----- LISTING

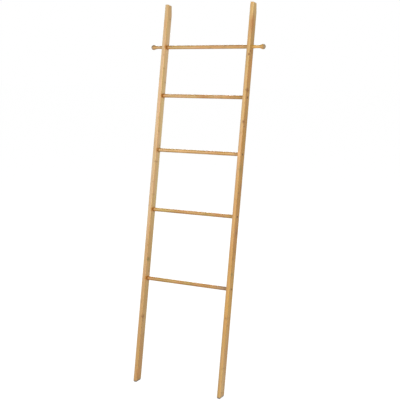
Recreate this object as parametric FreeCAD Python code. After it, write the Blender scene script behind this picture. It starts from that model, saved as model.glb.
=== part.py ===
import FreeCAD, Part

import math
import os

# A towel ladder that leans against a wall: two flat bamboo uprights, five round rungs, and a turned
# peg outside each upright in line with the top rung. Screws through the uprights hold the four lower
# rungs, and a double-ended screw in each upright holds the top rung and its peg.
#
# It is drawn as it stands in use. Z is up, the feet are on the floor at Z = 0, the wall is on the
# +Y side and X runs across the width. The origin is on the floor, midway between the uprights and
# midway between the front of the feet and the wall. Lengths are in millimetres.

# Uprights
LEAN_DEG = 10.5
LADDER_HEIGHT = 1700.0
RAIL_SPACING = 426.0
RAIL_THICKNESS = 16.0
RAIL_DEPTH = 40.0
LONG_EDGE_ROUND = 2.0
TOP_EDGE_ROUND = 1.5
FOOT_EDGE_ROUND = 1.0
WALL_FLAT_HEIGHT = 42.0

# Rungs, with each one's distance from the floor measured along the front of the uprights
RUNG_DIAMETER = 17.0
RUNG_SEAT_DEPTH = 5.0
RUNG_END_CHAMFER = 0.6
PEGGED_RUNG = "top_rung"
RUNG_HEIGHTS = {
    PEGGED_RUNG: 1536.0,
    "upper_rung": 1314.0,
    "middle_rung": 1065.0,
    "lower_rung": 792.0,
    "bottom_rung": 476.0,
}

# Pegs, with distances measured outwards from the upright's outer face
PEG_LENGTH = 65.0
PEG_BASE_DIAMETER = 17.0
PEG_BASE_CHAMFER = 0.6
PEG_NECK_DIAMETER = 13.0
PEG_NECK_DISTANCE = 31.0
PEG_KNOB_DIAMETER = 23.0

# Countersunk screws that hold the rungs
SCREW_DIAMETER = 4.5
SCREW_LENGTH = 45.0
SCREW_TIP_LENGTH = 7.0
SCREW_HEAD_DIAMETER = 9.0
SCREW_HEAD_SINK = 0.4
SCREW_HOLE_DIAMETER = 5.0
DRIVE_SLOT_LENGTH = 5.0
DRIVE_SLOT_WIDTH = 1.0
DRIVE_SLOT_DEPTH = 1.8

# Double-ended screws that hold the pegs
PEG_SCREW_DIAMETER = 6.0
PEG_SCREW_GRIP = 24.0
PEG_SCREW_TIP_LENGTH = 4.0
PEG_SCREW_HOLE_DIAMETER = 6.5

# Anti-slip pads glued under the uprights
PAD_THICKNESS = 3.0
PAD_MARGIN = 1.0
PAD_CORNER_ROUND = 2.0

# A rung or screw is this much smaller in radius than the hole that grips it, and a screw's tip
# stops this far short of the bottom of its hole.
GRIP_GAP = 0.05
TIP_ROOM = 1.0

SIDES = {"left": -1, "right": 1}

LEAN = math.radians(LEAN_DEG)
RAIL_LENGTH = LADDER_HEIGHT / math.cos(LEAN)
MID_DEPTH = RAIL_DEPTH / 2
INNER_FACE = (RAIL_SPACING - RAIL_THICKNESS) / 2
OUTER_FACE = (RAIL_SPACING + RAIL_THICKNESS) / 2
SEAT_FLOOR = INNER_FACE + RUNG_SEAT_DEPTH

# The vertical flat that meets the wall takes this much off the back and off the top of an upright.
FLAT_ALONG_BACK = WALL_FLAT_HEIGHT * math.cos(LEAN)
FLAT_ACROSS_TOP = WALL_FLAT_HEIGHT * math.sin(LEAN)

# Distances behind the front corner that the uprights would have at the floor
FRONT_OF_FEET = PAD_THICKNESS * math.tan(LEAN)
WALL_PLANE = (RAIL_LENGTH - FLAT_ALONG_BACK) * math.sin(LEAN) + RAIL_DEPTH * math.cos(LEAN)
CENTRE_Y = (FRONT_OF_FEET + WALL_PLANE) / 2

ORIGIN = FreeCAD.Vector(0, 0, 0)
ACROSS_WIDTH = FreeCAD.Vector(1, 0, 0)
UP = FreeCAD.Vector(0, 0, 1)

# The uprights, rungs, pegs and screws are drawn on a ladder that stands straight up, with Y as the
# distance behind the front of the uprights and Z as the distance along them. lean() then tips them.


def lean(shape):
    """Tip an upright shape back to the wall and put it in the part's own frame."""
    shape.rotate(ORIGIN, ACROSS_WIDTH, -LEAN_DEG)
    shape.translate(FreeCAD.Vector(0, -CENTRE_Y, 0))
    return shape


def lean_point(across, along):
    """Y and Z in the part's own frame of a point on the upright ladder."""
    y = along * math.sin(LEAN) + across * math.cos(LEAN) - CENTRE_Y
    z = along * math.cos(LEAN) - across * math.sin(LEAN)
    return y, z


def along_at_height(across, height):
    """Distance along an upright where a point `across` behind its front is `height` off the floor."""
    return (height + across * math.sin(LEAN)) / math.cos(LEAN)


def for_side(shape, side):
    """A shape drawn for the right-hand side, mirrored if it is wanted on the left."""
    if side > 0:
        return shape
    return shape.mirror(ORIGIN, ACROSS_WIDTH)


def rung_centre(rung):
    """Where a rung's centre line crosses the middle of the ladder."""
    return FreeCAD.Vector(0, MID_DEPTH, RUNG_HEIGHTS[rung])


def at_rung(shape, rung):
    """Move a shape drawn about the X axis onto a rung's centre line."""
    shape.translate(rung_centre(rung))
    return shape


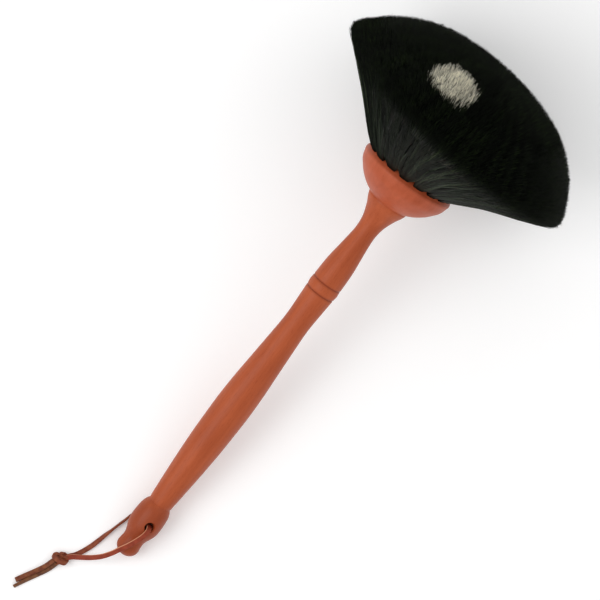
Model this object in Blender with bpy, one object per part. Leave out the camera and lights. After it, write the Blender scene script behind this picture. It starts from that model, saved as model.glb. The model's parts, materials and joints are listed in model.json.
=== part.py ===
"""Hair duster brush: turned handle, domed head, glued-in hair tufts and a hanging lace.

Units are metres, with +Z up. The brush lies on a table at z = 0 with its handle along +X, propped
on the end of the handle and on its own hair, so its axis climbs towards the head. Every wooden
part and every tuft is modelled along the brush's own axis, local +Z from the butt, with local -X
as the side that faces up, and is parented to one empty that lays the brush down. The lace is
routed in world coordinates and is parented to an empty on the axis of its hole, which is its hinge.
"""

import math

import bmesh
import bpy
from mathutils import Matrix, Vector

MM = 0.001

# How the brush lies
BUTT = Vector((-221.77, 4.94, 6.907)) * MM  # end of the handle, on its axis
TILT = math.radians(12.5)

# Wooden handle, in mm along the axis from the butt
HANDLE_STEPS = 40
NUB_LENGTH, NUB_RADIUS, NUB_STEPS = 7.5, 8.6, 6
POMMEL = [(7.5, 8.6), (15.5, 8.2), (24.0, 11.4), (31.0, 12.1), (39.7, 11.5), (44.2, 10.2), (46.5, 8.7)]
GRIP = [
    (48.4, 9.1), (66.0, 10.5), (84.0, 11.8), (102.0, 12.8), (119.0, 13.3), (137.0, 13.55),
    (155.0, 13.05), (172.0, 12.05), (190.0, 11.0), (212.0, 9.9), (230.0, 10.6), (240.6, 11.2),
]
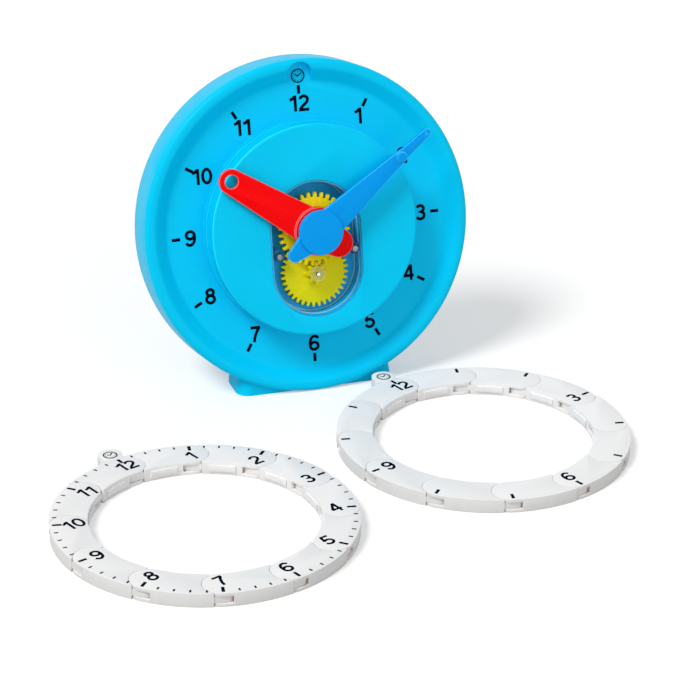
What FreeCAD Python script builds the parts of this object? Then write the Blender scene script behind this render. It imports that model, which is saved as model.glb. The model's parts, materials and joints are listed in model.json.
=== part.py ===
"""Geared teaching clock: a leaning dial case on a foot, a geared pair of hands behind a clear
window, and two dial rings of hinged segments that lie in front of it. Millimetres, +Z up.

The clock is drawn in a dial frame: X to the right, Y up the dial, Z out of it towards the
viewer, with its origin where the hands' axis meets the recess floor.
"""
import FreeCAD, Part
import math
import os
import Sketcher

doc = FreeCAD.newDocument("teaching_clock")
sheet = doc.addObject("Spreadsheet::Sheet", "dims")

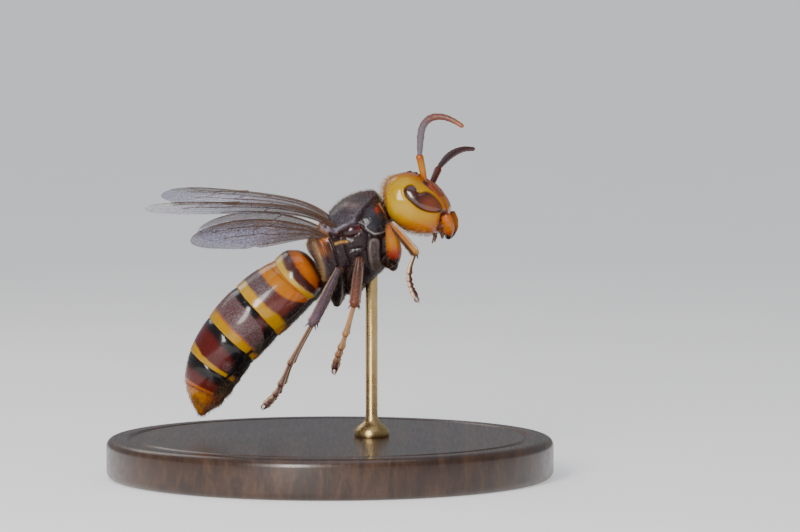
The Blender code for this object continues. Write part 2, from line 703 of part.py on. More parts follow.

----------

• **WHAT THE EXERCISE ASKS**
Beginning at the line where "What FreeCAD Python" appears, extract each line through the end of the data above; keep them exact and include nothing else.

• **RESPONSE**
What FreeCAD Python script builds the parts of this object? Then write the Blender scene script behind this render. It imports that model, which is saved as model.glb. The model's parts, materials and joints are listed in model.json.
=== part.py ===
"""Geared teaching clock: a leaning dial case on a foot, a geared pair of hands behind a clear
window, and two dial rings of hinged segments that lie in front of it. Millimetres, +Z up.

The clock is drawn in a dial frame: X to the right, Y up the dial, Z out of it towards the
viewer, with its origin where the hands' axis meets the recess floor.
"""
import FreeCAD, Part
import math
import os
import Sketcher

doc = FreeCAD.newDocument("teaching_clock")
sheet = doc.addObject("Spreadsheet::Sheet", "dims")

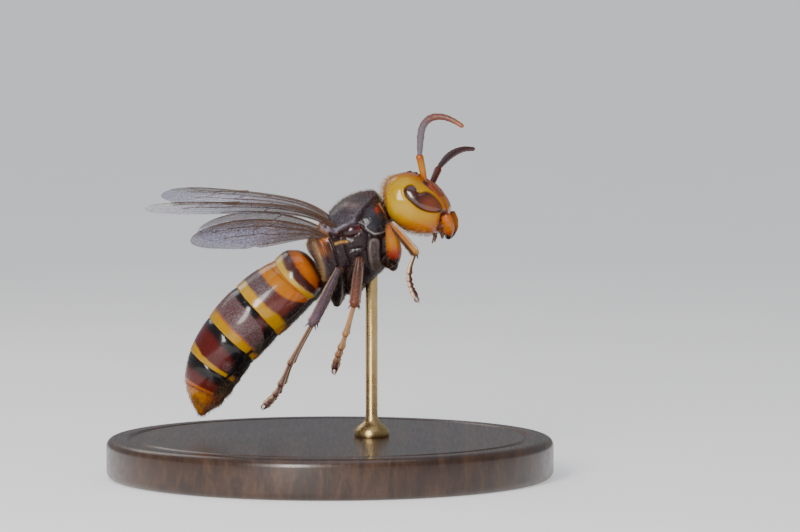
The Blender code for this object continues. Write part 2, from line 703 of part.py on. More parts follow.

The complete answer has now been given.